Give Peace a Chance
Give Peace a Chance
From the desk of Rabbi David Lyon
In Judaism, we are known as a treasured people, a holy people, even a stiff-necked people, but we’re also called rodef shalom, a people that pursues peace. Contrary to popular opinion in the news, Jews pursue peace. Examples of it abound. Countless times Israel extended an olive branch to its Arab neighbors only to be rebuffed and attacked—1948, 1956, 1967, 1973, the Oslo Accords, Intifada I & II, and in 2005 when Israel physically withdrew every shred of Jewish life and memory from the Gaza Strip. Peace came for a little while and then it went. It can still come again.
We know justice well, too. In Deuteronomy 16, we read the familiar words, “Tzedek, tzedek, tirdof,” justice, justice, shall you pursue. The pursuit of justice is emphasized for its importance and the verb, tirdof, is written in the imperfect form. When we read it in the imperfect form, we learn that we’re obligated to continue seeking it.
Today, the proximity of peace and justice poses a dilemma. If we can’t achieve them at the same time, which one should we aim to achieve first? The question and the texts help us organize our thoughts about the war in Israel and Gaza.
Some of us call for peace now! Some of us call for justice now! If we take our cue from Torah, then we should call for peace now, just as hundreds of thousands of Israelis took to the streets in Tel Aviv to seek peace and bring home the hostages now. And if we listen closely to hundreds of Israeli rabbis, Reform, Conservative, and Orthodox, then we would join them in calling for peace now, too.

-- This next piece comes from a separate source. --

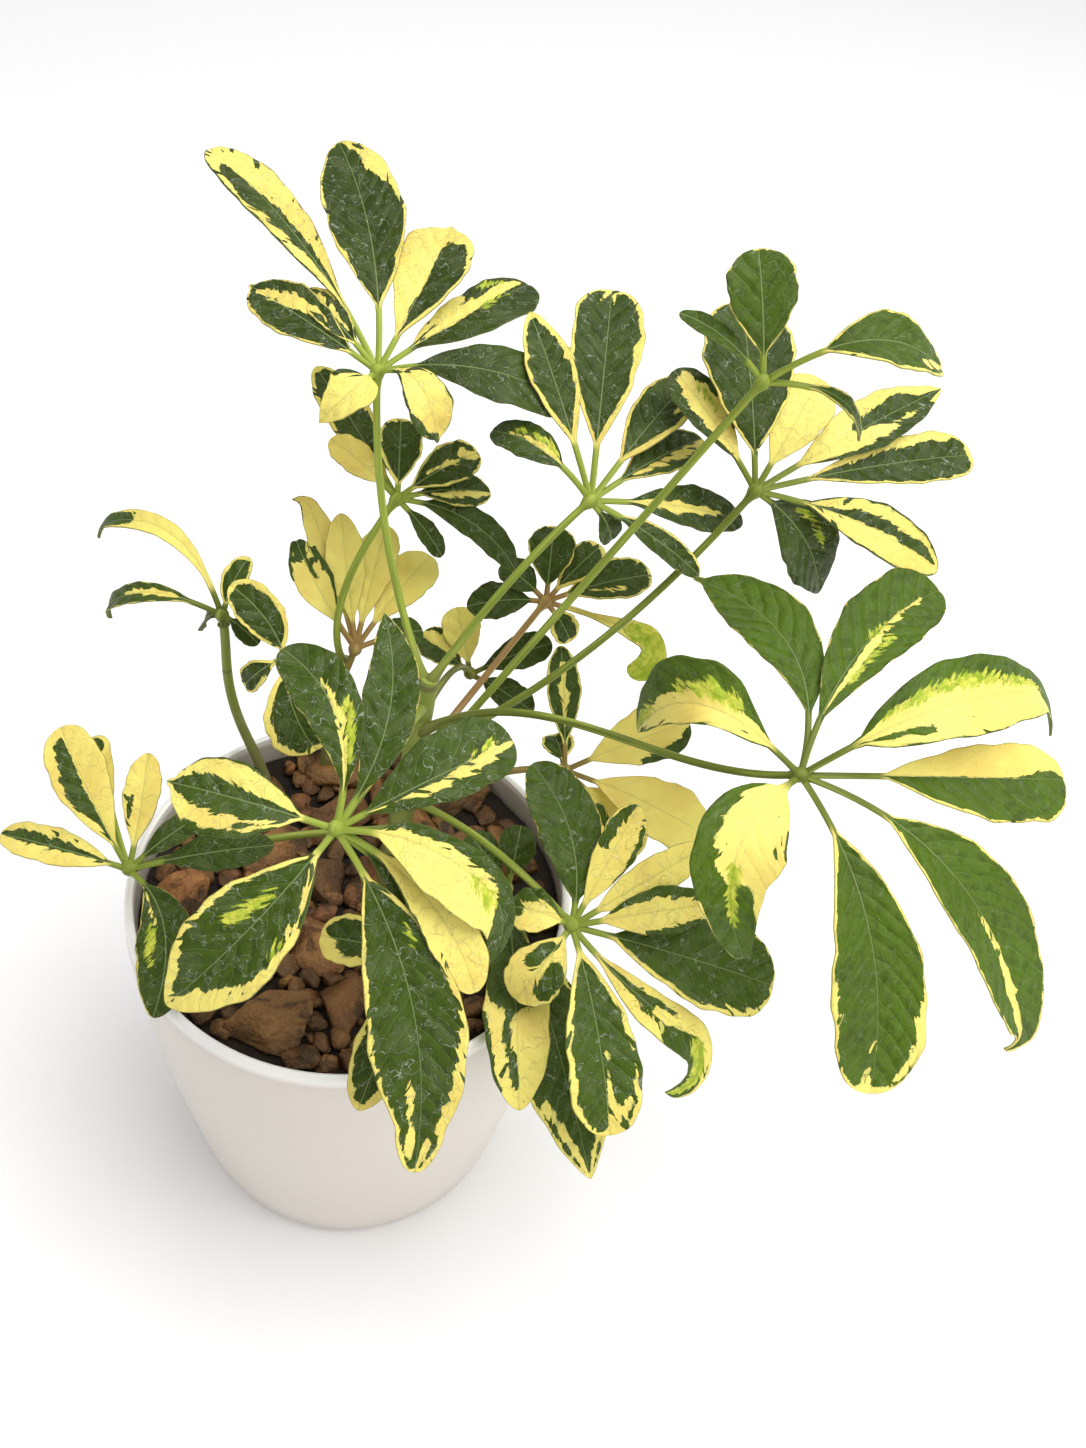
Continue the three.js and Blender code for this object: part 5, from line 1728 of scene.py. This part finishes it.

But what about justice? Justice, justice shall you pursue. Justice will come tomorrow and the next day and every day for years to come. Peace enables us to take first steps on our moral pathway through the ravages of war and the rebuilding that’s required in Israel and Gaza. Justice is built into every step and every effort towards those plans.
How will cement and building materials come into Gaza? Justice. Not into the hands of Hamas terrorists. Better into the hands of Palestinians who are supported by a coalition of Arab nations to build a future out of new opportunity.
How will boundaries be maintained between Israel and Gaza? Justice. New laws and plans will guard Israel’s southern cities so that kibbutzim can thrive again and all of Israel’s cities can open up without fear.
How will Israelis pick up again and thrive in the future? Justice. Israel’s enemies have been weakened or destroyed, and Israel’s allies have learned that Israel is stronger than they knew. Israel is here to stay on its terms as a sovereign Jewish nation and an indigenous people in its ancestral home.
And how will terrorists who escaped justice be tried and held accountable? How will Arab prisoners who were freed only to pick up arms again against Israel and Jews be tried and held accountable? Justice. God’s judgment awaits them and surely not as they’ve been previously promised in heaven.
It begins with peace. We are rodef shalom, a people that pursues peace. And when the bombs stop, then the people will return home and repair and rebuild again. Then justice will follow until the end of days, as we’ve learned, “Let justice well up like water, righteousness like an unfailing stream” (Amos 5:24). Let’s have faith that first peace and then justice will come as long as we pursue them.
L’Shalom,
Rabbi David Lyon
Excerpted from Rabbi Lyon’s Shabbat Message on August 29, 2025.